When you jump into a map, you’ll have to wait for the game to download the necessary info. Once you’re in, you select the team you want to join and the primary gun you’ll receive (with your other weapons already included in your loadout). You might have to wait until the match is over to jump in, but once you’re in the game, it’s time to start playing. The game doesn’t look amazing by any means, even on the highest “Fantastic” graphics setting, but overall, it’s good enough. The game has an original art style in anyway, instead of using the Minecraft sprites we’ve seen from other games on this list like War Attack. Unfortunately, the game’s maps are a little small, even for a browser game, and the environments can often be a bit bland. It reminds us a lot of a number of GameCube era games, like James Bond 007: Nightfire,
The gameplay, however, is compelling enough that we wish there was a single-player mode here to pick up, like we saw with Dead Trigger 2, a game that matches the support and the graphics quality we expect with a browser-based FPS. There’s nothing revolutionary here, but it’s oddly compelling enough to keep playing. Respawn times are short, making it easy to jump right back into a game, and the same thing goes with rounds: everything here keeps moving, and it’s easy to compete against other players. It’s also a small enough game that, unlike in Call of Duty, you’re always fighting against players about as good as you. It’s easy to get a quick headshot in and kill some enemies, even if you’re not good at playing standard first-person shooters.

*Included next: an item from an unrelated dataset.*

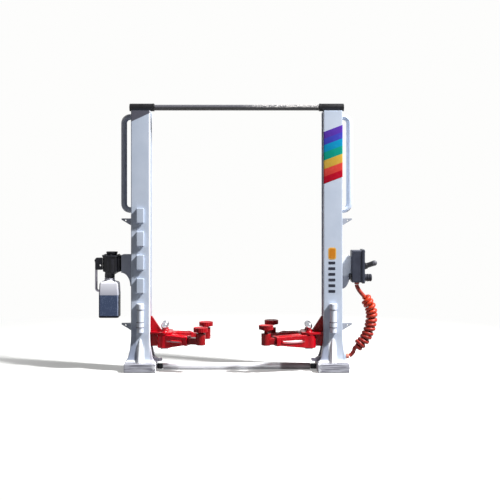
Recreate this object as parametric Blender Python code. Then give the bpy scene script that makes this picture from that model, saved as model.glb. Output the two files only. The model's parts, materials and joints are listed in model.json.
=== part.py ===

Warmerise isn’t perfect, but it’s quick-paced gameplay, solid graphics (for a browser game made in Unity), and quick loading times make it an ideal FPS for those looking for something they can play on any device, Chrome OS or otherwise. It’s not often that we find a game playable in a browser that happens to load as quickly, and look as good, as Warmerise manages to do. It might not be Call of Duty, but it’s an excellent game worth trying on your own time.